The most immediate beneficiaries of the IPO will be the firm's 16,500 staff who will be offered stock for the first time.
The last major Wall Street firm to go public was Morgan Stanley which came to the market in 1986.
The majority of the equity to be sold will be new shares. Both the partners and the employees will be locked in for three to five years. However, there are two outside shareholders Sumitomo, the Japanese bank, and the Kamehameha Activities Association, an educational trust founded by the Hawaiian royal family who between them own around 20 per cent of the firm and who have been asked to sell part of the shareholding.
The proceeds of around $2bn will be used mainly to recapitalise the firm. The 125 limited partners, mostly former employees, will receive both cash and shares while the 220 working partners will receive just shares.
Goldman's financial results for the first quarter of 1999, due out in a fortnight's time, are likely to confirm the strong rebound in the firm's fortunes since the end of last year.
Insiders say the firm will announce earnings before tax and partners' remuneration but before provisions have reached a new record of $1.16bn, topping the $1bn notched up in the second quarter last year.
The cancellation of the IPO was a huge embarrassment to the firm. It sparked months of internecine strife which resulted in Jon Corzine, the senior partner who was one of the strongest advocates of the need for the firm to go public, being sidelined in favour of his two most vociferous opponents John Thornton, previously head of the Asian business and John Thain, the firm's chief financial officer.
The two were formally made chief operating officers and have effectively taken over the running of the firm.
Insiders say that following the squabbling that marred the firm last year, the firm is now united behind the new leadership. "The trouble was that before that the IPO was seen within the firm as an end in itself," one insider said yesterday. "Now it is seen as an integral part of the future strategic plans for the firm."

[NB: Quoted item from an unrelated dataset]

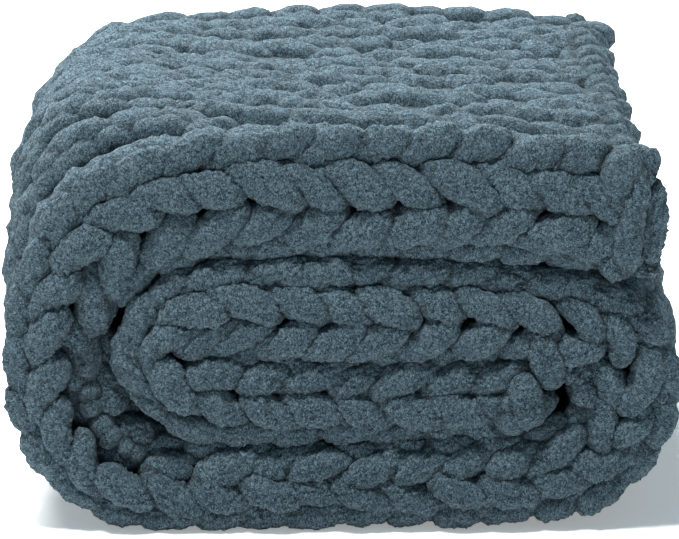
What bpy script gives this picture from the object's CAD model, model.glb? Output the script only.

The key difference in the way the IPO is structured this time is that limited partners will no longer be guaranteed a minimum value for their shareholdings. The fact the outside partners were given his guarantee and refused to have it revoked when share prices tumbled last autumn was one of the key reasons why the float had to be pulled.
Goldman partners say the purpose of coming to the market is not primarily to raise cash at this stage. The firm wants to be on an equal footing with publicly-quoted rivals such as Merrill Lynch and Morgan Stanley, which are able to readily access the equity markets for capital.
The firm also hopes that by offering all employees equity in the firm it will be able to break down the us and them barrier between employees and partners. However, many analysts believe that Goldman's partners are ill-prepared for what life as a publicly-quoted company will be like.
As well as losing some of the mystique that has given Goldman's a unique position in investment banking, the firm and its senior executives will find their affairs exposed publicly and subject to scrutiny by analysts and the financial press.
t 220 partners are each worth an average of $45 million
t 16,500 employees - including the tea ladies - will be given shares
t Shareholders will be locked in for up to five years
t Float will go ahead even if the stock market takes a tumble
How a Hawaiian trust saved the bank
THE LARGEST outside shareholder in Wall Street's most illustrious banking firm is an obscure trust set up by a descendant of the Hawaiian royal family to provide schooling for the islands' people.
The trust, named in Goldman's abortive filing last autumn as the Kamehameha Activities Association, acquired its 11 per cent Goldman's stake - now worth $2bn - after ploughing $500m into the firm when it ran into trouble in 1992.
It was founded in 1884 by Princess Bernice Pauahi Bishop, the last direct descendant of Haiwaii's royal Kamehameha line, as an educational trust.
In the 1980s with its assets now worth billions of dollars, the trust was diversifying madly. It sold its land holdings and started investing in other things.
It is now said to have more than $10bn of assets and investments in everything from golf clubs to savings-and-loans - the American equivalent of mortgage banks.
In 1992 when Goldman's hit disaster, the trust came to its aid. Goldmans, which was a big player on the bond markets, was badly caught when the US Federal Reserve, America's central bank, unexpectedly raised interest rates sending bond markets reeling.
The firm sustained heavy losses and had to raise fresh capital in a hurry. Unwilling to go to the capital markets which would have forced the firm to reveal to competitors precisely how bad things were, Goldman's cast around for a sympathetic partner from outside Wall Street whose discretion would be assured.
The trust willingly came to its rescue paying $250m for a stake, followed by another $250m two years later, emerging with an 11 per cent stake.
The experience was a deeply humiliating one for Goldmans' partners and was crucial in convincing Jon Corzine that the firm had to go public, and do so from a position of strength.